Fig – A carbon-oxygen rich particle in the interior of the Tissint meteorite:  An ovoid shaped carbon-oxygen rich globule cracking under gold coating in an SEM examination

Searches for life on Mars over the past 4 decades have had a speckled record.  The results of the experiments carried out by NASA’s Viking Landers in 1976 under the leadership of Professor Gil Levin were regarded as indecisive or negative for a long time, but a recent reappraisal has led to the conclusion that the Viking results can only be interpreted as evidence for life.  In 1996 the Mars meteorite ALH84001 turned up with images and spectra that were interpreted as signs of life, but later disputed as being inconclusive.

The new results on the Tissint meteorite could provide further compelling evidence for life on Mars – at any rate at the time the meteorite was blasted off from the planet millions of years ago, the team claimed.

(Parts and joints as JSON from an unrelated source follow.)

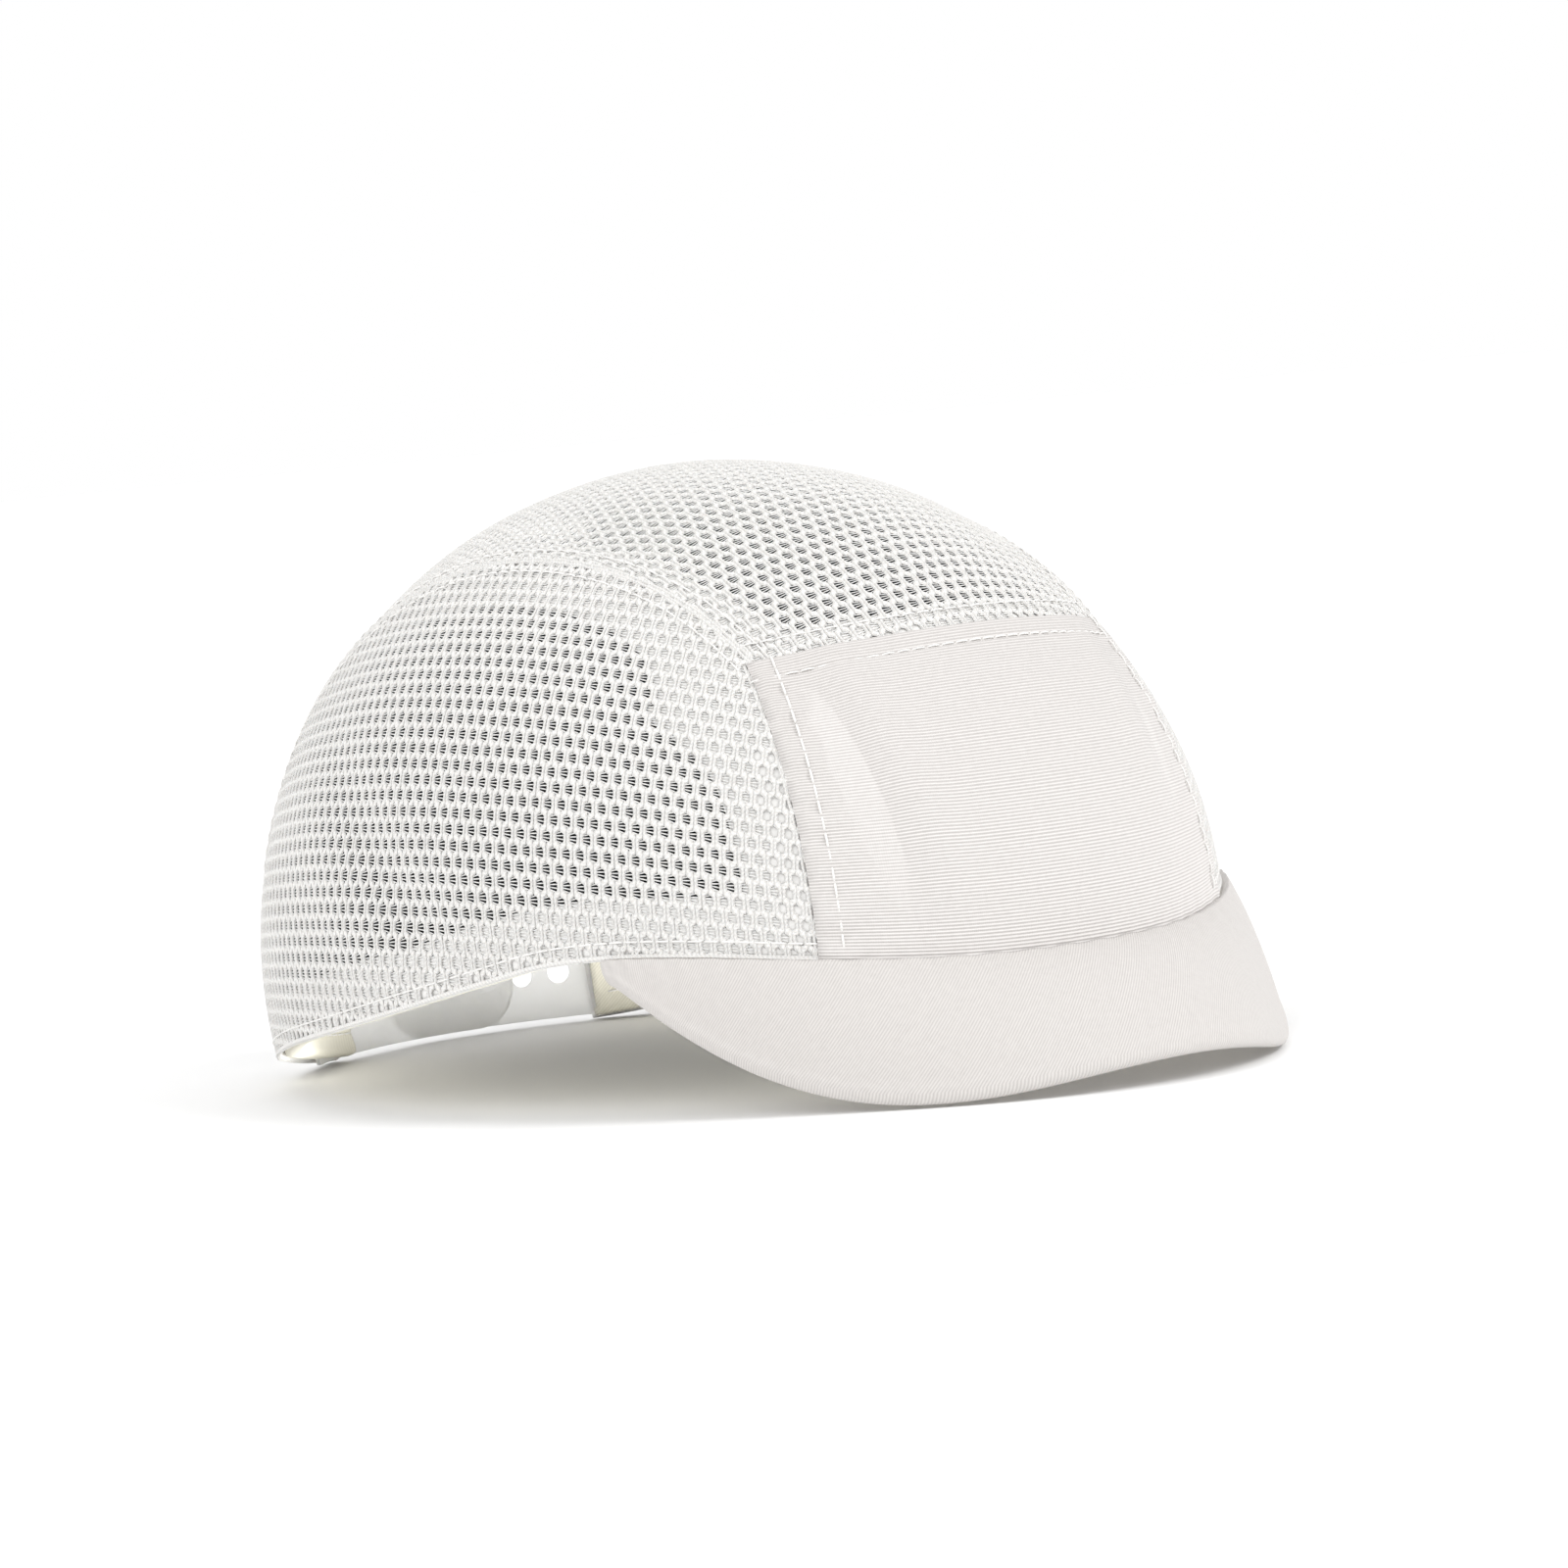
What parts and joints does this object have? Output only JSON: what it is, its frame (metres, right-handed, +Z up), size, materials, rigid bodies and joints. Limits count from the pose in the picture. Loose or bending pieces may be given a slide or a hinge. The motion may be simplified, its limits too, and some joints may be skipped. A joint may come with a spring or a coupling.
{
  "type": "bump cap",
  "caption": "Baseball-style bump cap with a mesh cover over a vented protective shell, a short curved peak and a snap strap at the back.",
  "frame": {"origin": "centre of the whole cap's outline in plan, on the surface that it stands on", "axes": "+Z up; the peak points along -Y; the wearer's right is -X"},
  "size_m": [0.184, 0.251, 0.124],
  "materials": {
    "front_cloth": "fine ribbed weave",
    "mesh_net": "warp-knitted net",
    "tape": "plain woven tape",
    "sweatband_cloth": "brushed twill",
    "shell_plastic": "fine moulded grain",
    "foam": "closed-cell foam",
    "board_plastic": "smooth sheet",
    "peak_cloth": "fine twill",
    "strap_plastic": "soft translucent moulding"
  },
  "bodies": {
    "cap": {"front_panel": "front_cloth", "top_mesh_panel": "mesh_net", "side_mesh_panel_right": "mesh_net", "side_mesh_panel_left": "mesh_net", "top_seam_tape_right": "tape", "top_seam_tape_left": "tape", "front_side_tape_right": "tape", "front_side_tape_left": "tape", "front_edge_tape": "tape", "hem_tape_right": "tape", "hem_tape_left": "tape", "arch_binding": "tape", "sweatband": "sweatband_cloth", "inner_shell": "shell_plastic", "crown_pad": "foam", "front_pad": "foam", "rear_pad": "foam", "side_pad_right": "foam", "side_pad_left": "foam", "peak_board": "board_plastic", "peak_top_cover": "peak_cloth", "peak_under_cover": "peak_cloth", "peak_edge_fold": "peak_cloth", "strap_sewn_end_right": "strap_plastic", "strap_sewn_end_left": "strap_plastic"},
    "hole_strap": {"hole_strap": "strap_plastic"},
    "stud_strap": {"stud_strap": "strap_plastic"}
  },
  "joints": [
    {"name": "hole_strap_swing", "type": "hinge", "parent": "cap", "child": "hole_strap", "pos_m": [0.034, 0.1154, 0.0115], "axis": [0, 0, -1], "range_deg": [0, 30], "stiffness_Nm_per_rad": 0.02},
    {"name": "stud_strap_swing", "type": "hinge", "parent": "cap", "child": "stud_strap", "pos_m": [-0.034, 0.1139, 0.0115], "axis": [0, 0, -1], "range_deg": [0, 20], "stiffness_Nm_per_rad": 0.02}
  ]
}
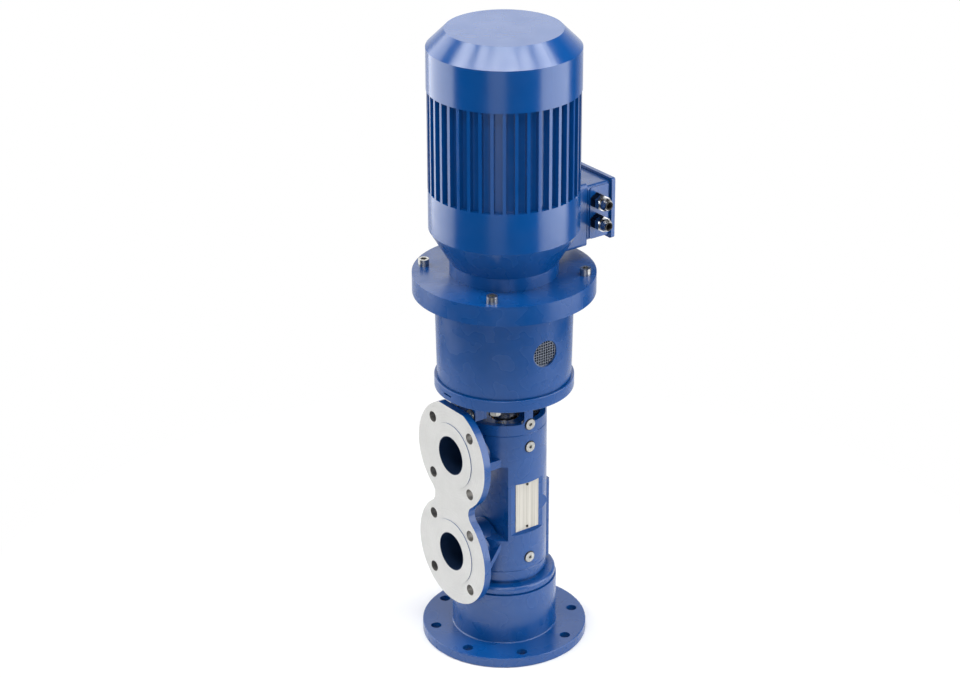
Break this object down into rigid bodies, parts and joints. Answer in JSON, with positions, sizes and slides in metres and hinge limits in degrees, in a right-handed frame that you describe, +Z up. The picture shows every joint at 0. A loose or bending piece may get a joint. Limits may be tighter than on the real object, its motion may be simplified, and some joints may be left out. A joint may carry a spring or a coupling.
{
  "type": "vertical screw pump",
  "caption": "Vertical three-screw pump on a round foot, with two side-by-side pipe ports on one flange plate and an electric motor flanged on top through a bell-shaped lantern.",
  "frame": {"origin": "centre of the foot's underside, on the pump's axis", "axes": "+Z up along the pump's and motor's axis, -Y out of the two pipe ports, +X to the side with the nameplate and the cable glands"},
  "size_m": [0.3, 0.3343, 1.0765],
  "materials": {
    "bearing_steel": "ground bearing steel",
    "black_rubber": "matt",
    "block_plastic": "moulded phenolic, brass studs",
    "blue_paint": "satin-gloss blue machine enamel",
    "bush_bronze": "turned bronze",
    "carbon": "lapped carbon",
    "core_sheet": "stacked core sheets",
    "coupling_iron": "machined cast iron",
    "fan_plastic": "moulded nylon",
    "gland_nickel": "nickel-plated brass",
    "liner_iron": "honed grey cast iron",
    "plate_metal": "plain nameplate, lightly brushed",
    "rivet_steel": "dark drive rivets",
    "screen_wire": "woven wire",
    "screw_steel": "ground, hardened steel",
    "spider_pu": "moulded polyurethane",
    "winding_copper": "varnished copper wire",
    "zinc": "bright zinc plate"
  },
  "bodies": {
    "frame": {"pedestal": "blue_paint", "foot_screws": "zinc", "bottom_cover": "blue_paint", "bottom_o_ring": "black_rubber", "journal_bushes": "bush_bronze", "pump_housing": "blue_paint", "screw_liner": "liner_iron", "liner_pins": "bearing_steel", "top_cover": "blue_paint", "top_o_ring": "black_rubber", "cover_screws": "zinc", "balance_bush": "bush_bronze", "seal_seat": "carbon", "pump_bearing_outer": "bearing_steel", "bearing_circlip": "rivet_steel", "screw_plugs": "zinc", "plug_seals": "black_rubber", "nameplate": "plate_metal", "nameplate_rivets": "rivet_steel", "lantern": "blue_paint", "lantern_studs": "zinc", "vent_screens": "screen_wire", "flange_screws": "zinc", "drive_end_shield": "blue_paint", "stator_frame": "blue_paint", "stator_core": "core_sheet", "windings": "winding_copper", "rear_end_shield": "blue_paint", "motor_bearing_outers": "bearing_steel", "fan_cowl": "blue_paint", "cowl_screws": "zinc", "terminal_saddle": "blue_paint", "terminal_box": "blue_paint", "terminal_gasket": "black_rubber", "terminal_lid": "blue_paint", "lid_screws": "zinc", "terminal_block": "block_plastic", "gland_bodies": "gland_nickel", "gland_nuts": "gland_nickel", "gland_seals": "black_rubber"},
    "rotor": {"drive_screw": "screw_steel", "pump_key": "screw_steel", "seal_ring": "carbon", "seal_spring": "screw_steel", "pump_bearing_inner": "bearing_steel", "slinger_sleeve": "screw_steel", "pump_hub": "coupling_iron", "coupling_spider": "spider_pu", "motor_hub": "coupling_iron", "hub_screws": "rivet_steel", "motor_shaft": "screw_steel", "rotor_core": "core_sheet", "motor_bearing_inners": "bearing_steel", "cooling_fan": "fan_plastic"},
    "bearing_cages": {"bearing_cages": "bush_bronze"},
    "idler_left": {"idler_screw_left": "screw_steel"},
    "idler_right": {"idler_screw_right": "screw_steel"}
  },
  "joints": [
    {"name": "rotor_spin", "type": "hinge", "parent": "frame", "child": "rotor", "pos_m": [0, 0, 0.5], "axis": [0, 0, 1], "continuous": true},
    {"name": "cage_spin", "type": "hinge", "parent": "frame", "child": "bearing_cages", "pos_m": [0, 0, 0.7], "axis": [0, 0, 1], "continuous": true},
    {"name": "idler_left_spin", "type": "hinge", "parent": "frame", "child": "idler_left", "pos_m": [-0.027, 0, 0.27], "axis": [0, 0, 1], "continuous": true},
    {"name": "idler_right_spin", "type": "hinge", "parent": "frame", "child": "idler_right", "pos_m": [0.027, 0, 0.27], "axis": [0, 0, 1], "continuous": true}
  ],
  "couplings": [
    {"joint": "cage_spin", "follows": "rotor_spin", "ratio": 0.4},
    {"joint": "idler_left_spin", "follows": "rotor_spin", "ratio": -1},
    {"joint": "idler_right_spin", "follows": "rotor_spin", "ratio": -1}
  ]
}
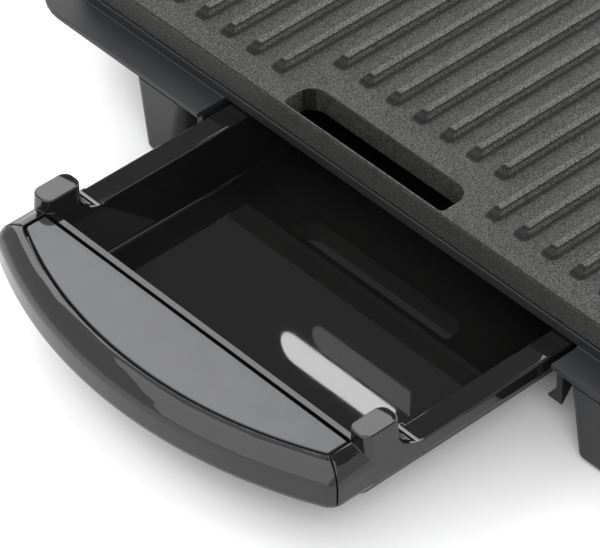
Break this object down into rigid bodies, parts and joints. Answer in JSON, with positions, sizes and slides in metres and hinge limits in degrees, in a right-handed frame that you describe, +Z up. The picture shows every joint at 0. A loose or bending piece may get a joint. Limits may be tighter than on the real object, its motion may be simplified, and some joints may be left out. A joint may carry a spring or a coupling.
{
  "type": "electric griddle",
  "caption": "Low electric griddle: ribbed rectangular plate with a drain slot over a pull-out drip tray with a bowed handle, tapered legs and a rear control box with a dial.",
  "frame": {"origin": "centre of the footprint box, on the surface that the feet stand on, with the tray in the half-open rest position", "axes": "+Y runs from the drip tray (front) to the control box (rear), +X to the right as seen from the tray, +Z up"},
  "size_m": [0.328, 0.5656, 0.0456],
  "materials": {
    "nonstick": "speckled dark grey non-stick coating, satin",
    "base_plastic": "satin dark grey moulded plastic",
    "tray_plastic": "glossy black moulded plastic",
    "inlay": "satin mid grey insert",
    "black_nylon": "black nylon",
    "rubber": "matt black rubber",
    "element_steel": "heat-darkened steel sheath",
    "zinc_steel": "zinc-plated steel",
    "aluminised": "bright aluminised sheet",
    "ceramic": "off-white ceramic or thermoset",
    "brass": "plain brass",
    "copper": "plain copper",
    "red_lens": "clear red lens",
    "green_lens": "clear green lens",
    "white_print": "white insert",
    "wire_brown": "brown insulation",
    "wire_blue": "blue insulation",
    "wire_earth": "green and yellow insulation"
  },
  "bodies": {
    "griddle": {"grill_plate": "nonstick", "housing": "base_plastic", "bottom_cover": "base_plastic", "guide_rail_left": "black_nylon", "guide_rail_right": "black_nylon", "heating_element": "element_steel", "element_pin_left": "zinc_steel", "element_pin_right": "zinc_steel", "heat_reflector": "aluminised", "sensor_bulb": "copper", "capillary_tube": "copper", "sensor_clip": "zinc_steel", "thermal_fuse": "zinc_steel", "control_box": "base_plastic", "control_cover": "base_plastic", "thermostat": "ceramic", "power_lamp": "red_lens", "ready_lamp": "green_lens", "inlet_socket": "black_nylon", "inlet_pin_line": "brass", "inlet_pin_earth": "brass", "inlet_pin_neutral": "brass", "terminal_block": "ceramic", "wire_line": "wire_brown", "wire_neutral": "wire_blue", "wire_earth": "wire_earth", "lead_left": "wire_brown", "lead_right": "wire_blue", "plate_screw_1": "zinc_steel", "cover_screw_1": "zinc_steel", "element_clamp_1": "zinc_steel", "plate_screw_2": "zinc_steel", "cover_screw_2": "zinc_steel", "element_clamp_2": "zinc_steel", "plate_screw_3": "zinc_steel", "cover_screw_3": "zinc_steel", "element_clamp_3": "zinc_steel", "plate_screw_4": "zinc_steel", "cover_screw_4": "zinc_steel", "element_clamp_4": "zinc_steel", "reflector_screw_1": "zinc_steel", "reflector_screw_2": "zinc_steel", "leg_front_left": "base_plastic", "foot_front_left": "rubber", "leg_screw_front_left": "zinc_steel", "leg_front_right": "base_plastic", "foot_front_right": "rubber", "leg_screw_front_right": "zinc_steel", "leg_rear_left": "base_plastic", "foot_rear_left": "rubber", "leg_screw_rear_left": "zinc_steel", "leg_rear_right": "base_plastic", "foot_rear_right": "rubber", "leg_screw_rear_right": "zinc_steel"},
    "tray": {"drip_tray": "tray_plastic", "handle_front": "tray_plastic", "handle_inlay": "inlay"},
    "knob": {"control_knob": "black_nylon", "knob_shaft": "zinc_steel", "knob_pointer": "white_print"}
  },
  "joints": [
    {"name": "tray_slide", "type": "slide", "parent": "griddle", "child": "tray", "axis": [0, -1, 0], "range_m": [-0.062, 0.045]},
    {"name": "knob_turn", "type": "hinge", "parent": "griddle", "child": "knob", "pos_m": [0, 0.26055, 0.036], "axis": [0, 0, -1], "range_deg": [0, 270]}
  ]
}
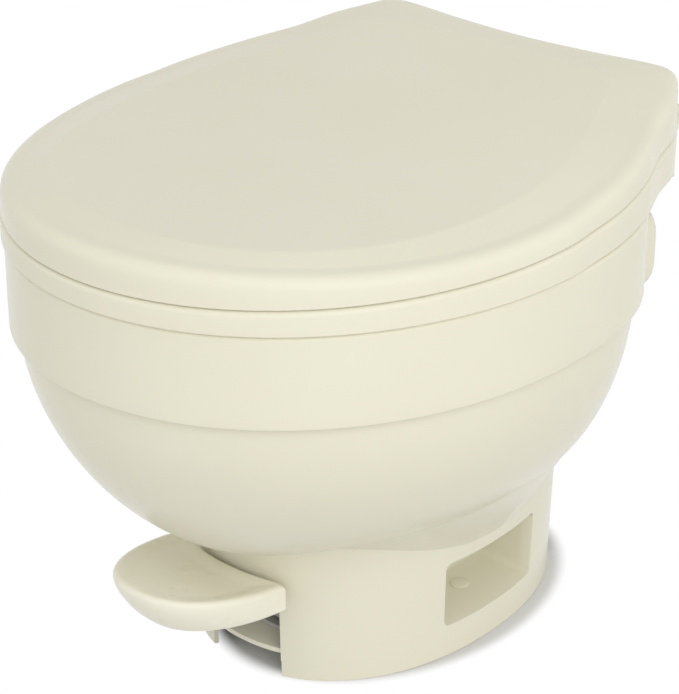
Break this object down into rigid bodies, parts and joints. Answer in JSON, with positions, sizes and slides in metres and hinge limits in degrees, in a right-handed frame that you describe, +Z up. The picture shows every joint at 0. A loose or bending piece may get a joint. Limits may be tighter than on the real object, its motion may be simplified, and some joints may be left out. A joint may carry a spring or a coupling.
{
  "type": "rv toilet",
  "caption": "Low-profile RV toilet with a closed lid, oval pedestal and a foot pedal that turns a half-ball waste valve and opens the rinse water.",
  "frame": {"origin": "on the floor, under the middle of the overall width and depth", "axes": "+Z up, front of the bowl towards -Y, right side from the front at +X"},
  "size_m": [0.4006, 0.4756, 0.3881],
  "materials": {
    "cream_plastic": "gloss, cream",
    "white_plastic": "satin, white",
    "grey_plastic": "satin, mid grey",
    "black_rubber": "matte, black",
    "stainless_steel": "bright",
    "brass": "satin"
  },
  "bodies": {
    "base": {"pedestal": "cream_plastic", "bowl_shell": "cream_plastic", "basin": "cream_plastic", "valve_chamber": "grey_plastic", "outlet_seal": "black_rubber", "flange_screw_1": "stainless_steel", "flange_screw_2": "stainless_steel", "flange_screw_3": "stainless_steel", "floor_seal": "black_rubber", "bolt_plug_left": "cream_plastic", "bolt_plug_right": "cream_plastic", "pedal_bracket": "grey_plastic", "bracket_screw_1": "stainless_steel", "bracket_screw_2": "stainless_steel", "shaft_bush_front": "white_plastic", "shaft_bush_rear": "white_plastic", "rack_guide": "grey_plastic", "guide_screw_1": "stainless_steel", "guide_screw_2": "stainless_steel", "hinge_bracket_left": "cream_plastic", "hinge_bracket_right": "cream_plastic", "hinge_bolt_left": "stainless_steel", "hinge_bolt_right": "stainless_steel", "hinge_pin_left": "stainless_steel", "hinge_pin_right": "stainless_steel", "water_valve": "grey_plastic", "valve_bracket": "grey_plastic", "inlet_fitting": "brass", "inlet_filter": "stainless_steel", "fill_hose": "black_rubber", "vacuum_breaker": "grey_plastic", "breaker_cap": "white_plastic", "rinse_nozzle": "white_plastic", "return_spring": "stainless_steel"},
    "foot_pedal": {"pedal": "cream_plastic", "pedal_arm": "grey_plastic", "pedal_shaft": "stainless_steel", "shaft_clip_left": "stainless_steel", "shaft_clip_right": "stainless_steel", "pedal_screw_1": "stainless_steel", "pedal_screw_2": "stainless_steel"},
    "rack": {"drive_rack": "white_plastic"},
    "ball": {"waste_ball": "white_plastic", "drive_shaft": "stainless_steel", "drive_pinion": "grey_plastic", "rear_shaft": "stainless_steel", "valve_cam": "white_plastic"},
    "plunger": {"valve_plunger": "stainless_steel"},
    "seat_ring": {"seat": "cream_plastic", "seat_bumper_1_left": "black_rubber", "seat_bumper_1_right": "black_rubber", "seat_bumper_2_left": "black_rubber", "seat_bumper_2_right": "black_rubber"},
    "lid_cover": {"lid": "cream_plastic", "lid_bumper_1_left": "black_rubber", "lid_bumper_1_right": "black_rubber"}
  },
  "joints": [
    {"name": "pedal_press", "type": "hinge", "parent": "base", "child": "foot_pedal", "pos_m": [0, -0.06469, 0.03785], "axis": [1, 0, 0], "range_deg": [0, 20], "stiffness_Nm_per_rad": 4, "springref_deg": -11.46},
    {"name": "rack_lift", "type": "slide", "parent": "base", "child": "rack", "axis": [0, 0, 1], "range_m": [0, 0.01571], "deforming": ["return_spring"]},
    {"name": "ball_turn", "type": "hinge", "parent": "base", "child": "ball", "pos_m": [0, 0.05135, 0.06], "axis": [0, -1, 0], "range_deg": [0, 90]},
    {"name": "plunger_push", "type": "slide", "parent": "base", "child": "plunger", "axis": [-1, 0, 0], "range_m": [0, 0.004]},
    {"name": "seat_hinge", "type": "hinge", "parent": "base", "child": "seat_ring", "pos_m": [0, 0.22795, 0.35], "axis": [-1, 0, 0], "range_deg": [0, 93]},
    {"name": "lid_hinge", "type": "hinge", "parent": "seat_ring", "child": "lid_cover", "pos_m": [0, 0.22795, 0.35], "axis": [-1, 0, 0], "range_deg": [0, 93]}
  ],
  "couplings": [
    {"joint": "rack_lift", "follows": "pedal_press", "m_per_rad": 0.045},
    {"joint": "ball_turn", "follows": "pedal_press", "ratio": 4.5},
    {"joint": "plunger_push", "follows": "pedal_press", "m_per_rad": 0.011459}
  ]
}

In a telephone interview Professor Chandra Wickramasinghe the lead scientist in the team said, “A great deal of evidence has accumulated since the 1976 Viking Missions to Mars  produced positive results for life.  NASA has continued to play down all such evidence, and to prevaricate on whether or not there is life on Mars.  This is possibly connected with funding – no life found may be thought to be a justification for more big money being spent on future Mars projects.  It seems ironical that the tipping point for a long-resisted paradigm shift turns on a simple microscope inspection of this new Mars meteorite. Similar situations are of course well documented in the history of science. Evidence accumulates against a reigning paradigm without effect until a single new observation turns the tide.”